SOS to Nanny McPhee




In 2001 I failed student teaching in first grade and did not receive my master’s degree.  I wanted to teach English for Speakers of Other Languages, but I had to survive a semester of classroom management first.  My adviser told me that I will never be a teacher before I have a child of my own. 

Now I have a child and I remember the six year-old that saw me as another kid, even though my daughter is not quite two.

She has a princess bed with a canapé, yet she wakes up around 9:30 am in my bed.  She falls asleep between me and my husband around midnight. We carry her to her bed.  Two or three hours later she opens the swinging doors from her room into ours and climbs in into our bed.

Tired papa gets up at 6 am to go to work.  He scolds me for not pushing nap time at the certain hour to make her turn in before 10. 
I attempt nap time every day.  I join her in her bed. Where my face is hit by the plastic hands of Jessy doll, my teeth are examined by my daughter’s little fingers, my eyes are poked, and I am tickled. 

I do it at 1 pm, she pretends to quiet down and close her eyes and I leave.  Ten minutes later I hear the drum roll of little feet running after me.

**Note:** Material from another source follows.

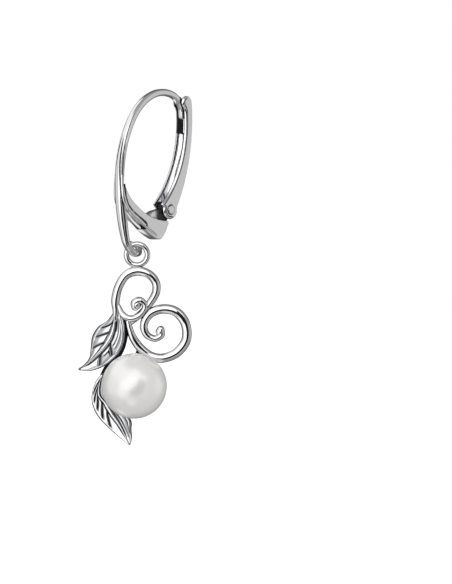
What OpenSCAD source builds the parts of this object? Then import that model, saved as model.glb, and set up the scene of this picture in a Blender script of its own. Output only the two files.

I stop my house chores a 2 pm, and repeat the process. On a miracle day I am successful, on most days she waits to fall asleep in her papa’s arms when he gets home from work.

Both my husband and I are creative, procrastinating people. When we get to work on a project we are stubborn enough to finish it no matter what.

So, breakfast turns into snack, and dinner turns into evening tea.  My s
et up rolls into clean up without a break.

-Come for dinner!   
-I will be right there I am working on something.
-It’s getting cold!  
-You should be happy I hung that picture.  I made an A on my last assignment.

Our working papa is working on his graduate degree. He helps around the house with things that are usually the men’s responsibility.  He loves his daughter and they have a special bond.  He can also discipline her.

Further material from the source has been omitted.